シリーズ1作目、『FLASH』において「先代のラブリーエンジェル(モーリ、アイリス)」が登場。名前こそ異なるものの、前作のダーティペアを彷彿とさせるデザインとなっている。


 モーリはトラコン「ラブリーエンゼル」の1人だったが、捜査の途中で相棒を失いダークサイドに堕ち、犯罪結社「ルーシファ」に雇われたという設定だ。だから私も最初OVAを見た時「もしかしてこの“モーリ”と名乗ってるのが無印の“ユリ”か?」*1と思った(ちなみに声優は土井さんで島津さんではない)。
 しかし、最終的には「デザインを彷彿とさせる」レベルに過ぎず、モーリはあっさり味方に寝返る上に特段何の設定も明かされない。第1シリーズ最終エピソードの拍子抜け感は相当なものだ。無関係なら無関係で最初から全然違うデザインにされていたらそんな期待もしなかったのだが……。*2
 その後、第2シリーズと第3シリーズは先代ペアのエピソードはまったく出てこないままに終わる。もっとも第2シリーズは別の見所があり、「スペースオペラ作品でありながら舞台が現代日本を再現したテーマパーク」という設定で、どう見ても現代日本ダーティペアが暴れているようにしか見えないという、色々な意味で凄い作品だった。

 そしてご存知の方も多いと思うが、高千穂氏は「ダーティペアの大復活」で無印ペアを復活させる。残念なことにこの時点でFLASHペアは「公式で黒歴史」になることがほぼ確定してしまったのだ。
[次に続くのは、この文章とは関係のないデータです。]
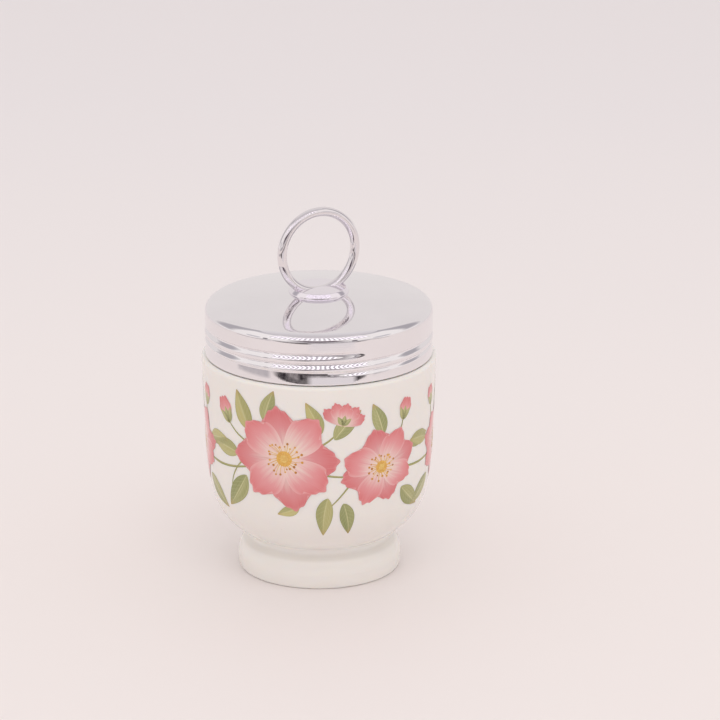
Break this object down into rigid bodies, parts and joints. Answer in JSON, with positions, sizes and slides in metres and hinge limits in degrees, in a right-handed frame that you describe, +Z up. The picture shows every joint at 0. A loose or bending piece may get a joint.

設定を現代風に一新したシリーズの続きでなく、古い設定のシリーズの続きを書いたということは、とりもなおさず「設定を一新したのは失敗だった」と認めたということになるからだ。
 実際、冒頭の「ロ・ロ・ロ・ロシアンルーレット」を見ても、FLASHに言及するコメントはほとんど見られない。ファンからも原作者自身からもなかったことにされてしまったシリーズ、それがFLASHだ。
 私自身は、もう一工夫、あるいはもうちょっと(旧作ファンの論議を呼ぶという)覚悟があれば面白い作品になっただろうと思うだけに、黒歴史扱いは惜しいというか、残念な気持ちだ。ダーティペアは私のアニメ好きの原点に近い作品だし、「ソルビアンカ」や「バブルガムクライシス」のように、リメイク作品で旧作品の伏線を解決したり、物語を広げたりしてくれた例もあっただけになおさらである。*3

*1:ケイではなくユリだと思った理由は、外見が銀のロングへアだったから。しかし銃の名手という設定なのでその点はケイに近い。

*2:逆に言えば、これでもし無印ペアの片方が死に、1人が犯罪結社に身を投じていたことが確定する展開だったら、FLASHはある意味で神作品になれたはずだ。ナデシコのTV版と劇場版の関係のように。

*3:しかし、ウィキペディアを見るとわかるが「本当の黒歴史」は堀江さんがユリ、皆川さんがケイを演じたラジオドラマシリーズだろう。どうして映像化しなかったのだろう?